Write out all lines holding the word "joints".

start

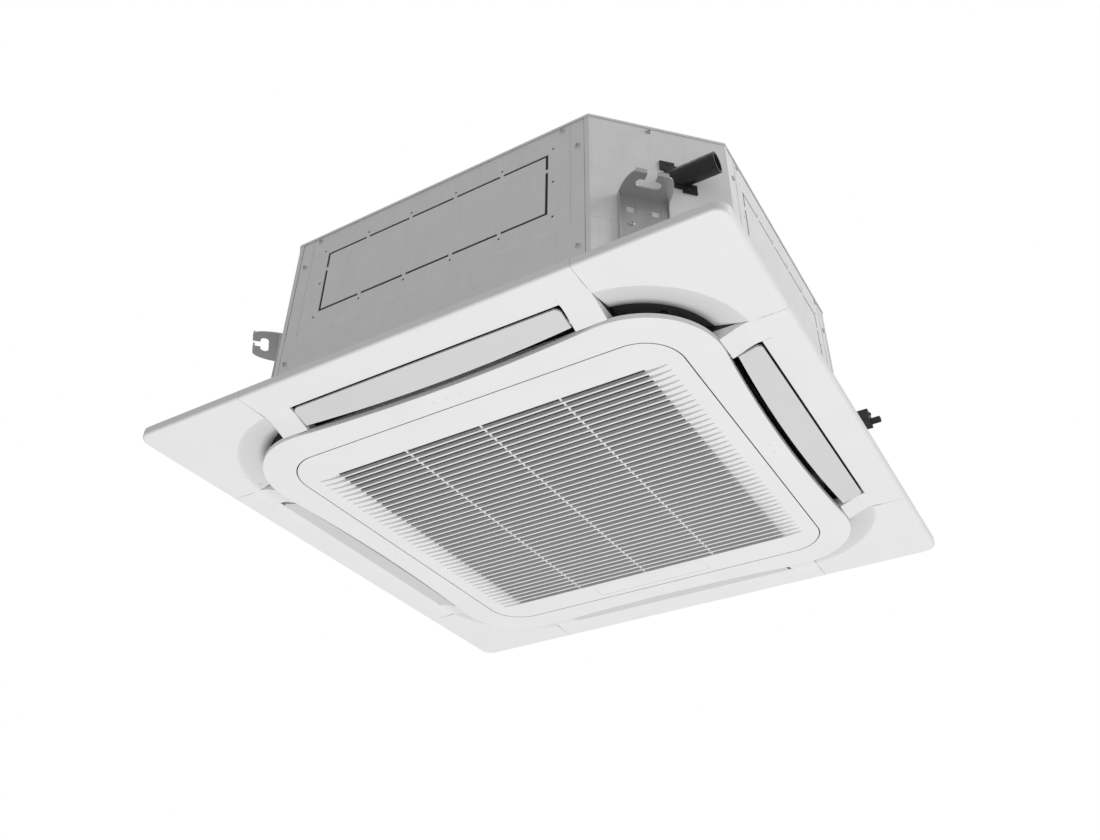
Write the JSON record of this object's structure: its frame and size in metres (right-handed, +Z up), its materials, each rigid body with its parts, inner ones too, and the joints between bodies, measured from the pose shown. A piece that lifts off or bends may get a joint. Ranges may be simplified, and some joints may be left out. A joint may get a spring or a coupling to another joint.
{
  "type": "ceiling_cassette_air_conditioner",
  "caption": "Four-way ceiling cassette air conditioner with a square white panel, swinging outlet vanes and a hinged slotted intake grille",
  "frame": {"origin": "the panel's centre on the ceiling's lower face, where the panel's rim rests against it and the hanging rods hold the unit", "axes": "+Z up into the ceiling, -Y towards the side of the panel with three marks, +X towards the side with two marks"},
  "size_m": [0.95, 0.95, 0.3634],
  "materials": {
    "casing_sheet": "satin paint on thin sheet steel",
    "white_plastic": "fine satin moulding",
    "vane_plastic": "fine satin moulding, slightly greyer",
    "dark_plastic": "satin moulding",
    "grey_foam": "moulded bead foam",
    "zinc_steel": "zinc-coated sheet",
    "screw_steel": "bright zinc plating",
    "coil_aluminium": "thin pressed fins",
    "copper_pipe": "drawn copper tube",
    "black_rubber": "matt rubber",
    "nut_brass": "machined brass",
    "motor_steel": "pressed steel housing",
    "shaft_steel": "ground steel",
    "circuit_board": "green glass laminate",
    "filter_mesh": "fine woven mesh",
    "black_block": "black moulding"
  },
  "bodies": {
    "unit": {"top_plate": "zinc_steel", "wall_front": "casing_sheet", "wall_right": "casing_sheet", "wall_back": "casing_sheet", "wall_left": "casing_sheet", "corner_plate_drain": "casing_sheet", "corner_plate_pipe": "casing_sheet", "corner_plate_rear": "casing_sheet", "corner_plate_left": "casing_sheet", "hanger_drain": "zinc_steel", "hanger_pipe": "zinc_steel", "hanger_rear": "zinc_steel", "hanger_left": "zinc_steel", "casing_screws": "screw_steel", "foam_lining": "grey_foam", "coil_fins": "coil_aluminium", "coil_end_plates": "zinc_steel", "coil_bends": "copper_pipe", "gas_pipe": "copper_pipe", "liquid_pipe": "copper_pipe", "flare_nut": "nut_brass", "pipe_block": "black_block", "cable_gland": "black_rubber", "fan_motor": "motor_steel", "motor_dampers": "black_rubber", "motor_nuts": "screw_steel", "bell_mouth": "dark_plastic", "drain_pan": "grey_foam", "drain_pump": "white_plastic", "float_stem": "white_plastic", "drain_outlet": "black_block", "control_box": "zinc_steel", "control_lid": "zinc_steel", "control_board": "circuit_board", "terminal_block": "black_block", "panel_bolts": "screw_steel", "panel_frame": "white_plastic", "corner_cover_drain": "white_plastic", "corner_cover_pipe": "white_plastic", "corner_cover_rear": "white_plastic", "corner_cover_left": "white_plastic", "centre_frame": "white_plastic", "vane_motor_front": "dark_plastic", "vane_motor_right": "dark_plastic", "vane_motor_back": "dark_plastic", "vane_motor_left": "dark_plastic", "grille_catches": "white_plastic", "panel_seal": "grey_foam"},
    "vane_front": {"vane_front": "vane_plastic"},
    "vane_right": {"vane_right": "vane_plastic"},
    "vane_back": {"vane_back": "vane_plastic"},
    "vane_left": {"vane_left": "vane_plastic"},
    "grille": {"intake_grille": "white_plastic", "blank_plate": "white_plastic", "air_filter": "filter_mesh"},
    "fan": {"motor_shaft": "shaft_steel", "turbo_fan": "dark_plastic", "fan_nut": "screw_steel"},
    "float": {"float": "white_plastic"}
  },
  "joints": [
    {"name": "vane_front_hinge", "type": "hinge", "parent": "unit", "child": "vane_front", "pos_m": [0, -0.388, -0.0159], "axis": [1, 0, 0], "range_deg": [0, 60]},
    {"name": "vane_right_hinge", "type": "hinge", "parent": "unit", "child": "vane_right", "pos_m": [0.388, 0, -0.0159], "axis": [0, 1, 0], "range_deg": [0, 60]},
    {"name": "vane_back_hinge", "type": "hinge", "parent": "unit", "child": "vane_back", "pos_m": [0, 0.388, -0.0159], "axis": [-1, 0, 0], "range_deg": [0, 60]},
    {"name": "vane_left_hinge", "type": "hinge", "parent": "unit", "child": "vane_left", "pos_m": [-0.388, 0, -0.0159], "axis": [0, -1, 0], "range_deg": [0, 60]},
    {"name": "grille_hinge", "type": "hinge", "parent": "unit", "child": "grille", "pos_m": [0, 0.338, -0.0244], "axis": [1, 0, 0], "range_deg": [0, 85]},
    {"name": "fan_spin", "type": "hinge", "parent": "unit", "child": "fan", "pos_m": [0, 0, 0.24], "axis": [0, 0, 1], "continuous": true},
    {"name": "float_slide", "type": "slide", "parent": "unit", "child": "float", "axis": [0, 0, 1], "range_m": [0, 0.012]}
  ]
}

end

**Solution for this task**
Write the JSON record of this object's structure: its frame and size in metres (right-handed, +Z up), its materials, each rigid body with its parts, inner ones too, and the joints between bodies, measured from the pose shown. A piece that lifts off or bends may get a joint. Ranges may be simplified, and some joints may be left out. A joint may get a spring or a coupling to another joint.
  "joints": [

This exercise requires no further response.